Two mosques in present-day Eskigediz were built under Ottoman auspices in the 1500s. The first was the Kurşunlu Cami, built in 1540 by one Mustafa bin Hamza. It was the first domed mosque in Gediz. The second was the Ulu Cami, built in 1589/90 (998 AH) on a commission from Gazanfer Ağa, who was Kapı Ağa under the Ottoman sultan Murad III. Several other foundations in Gediz by Gazanfer Ağa, who was a native of the town, are known, including a hamam, a han, and a madrasa. The Ulu Cami was almost completely destroyed by the earthquake of 1970 and rebuilt in 1990. Its original architecture was typical of early classical Ottoman architecture.
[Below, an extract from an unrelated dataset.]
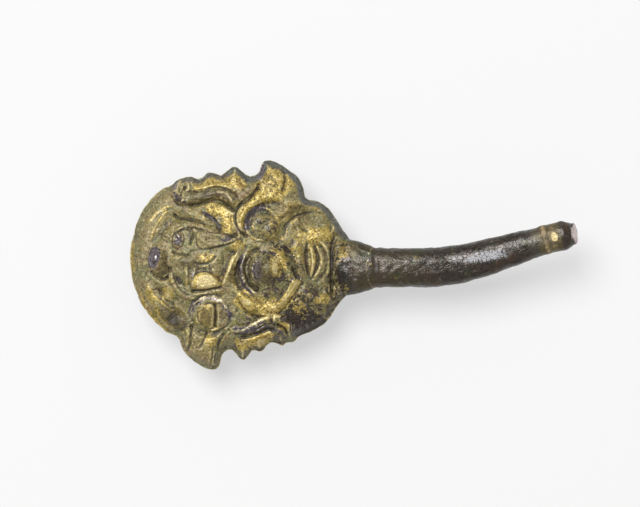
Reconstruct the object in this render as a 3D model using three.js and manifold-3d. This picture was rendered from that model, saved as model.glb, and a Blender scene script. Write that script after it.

Also in the 1500s, the Tapu Defter #438, from the reign of Süleyman the Magnificent, listed Gediz as a nahiye in the Sanjak of Kütahya. It was later reclassified as a kaza in the late 1800s.

Evliya Çelebi visited Gediz in the 1600s and left an account of the town (which he also wrote as Gedüs) in his Seyahatnâme. He attributed the town's name to a king of Rum named Gedüs. He wrote that the town was a zeamet with 13 neighborhoods and about 2,000 houses, which were covered with earthen roofs. It had 20 mosques; he specifically referred to the Hacı Mustafa mosque, which he called the old mosque, and the Gazanfer Ağa mosque in the town bazar. The castle, which he wrote was locally called "Canbaz Kale", had recently been destroyed – he mentioned that in 1676, during the Celali revolts, one Kuyucu Murad Paşa had ordered its destruction to prevent the rebels from being able to use it. Evliya also wrote that supposedly, once every 30 years, "a famous group of acrobats" would come to Gediz and climb to the top of the castle rock with ropes.

At the end of the Ottoman period, Ali Cevad wrote that Gediz (i.e. Eskigediz) had partly derived its prosperity from its trade connection with İzmir. He also noted that the town's houses were covered with black clay soil, which he said gave the town a "depressing" appearance.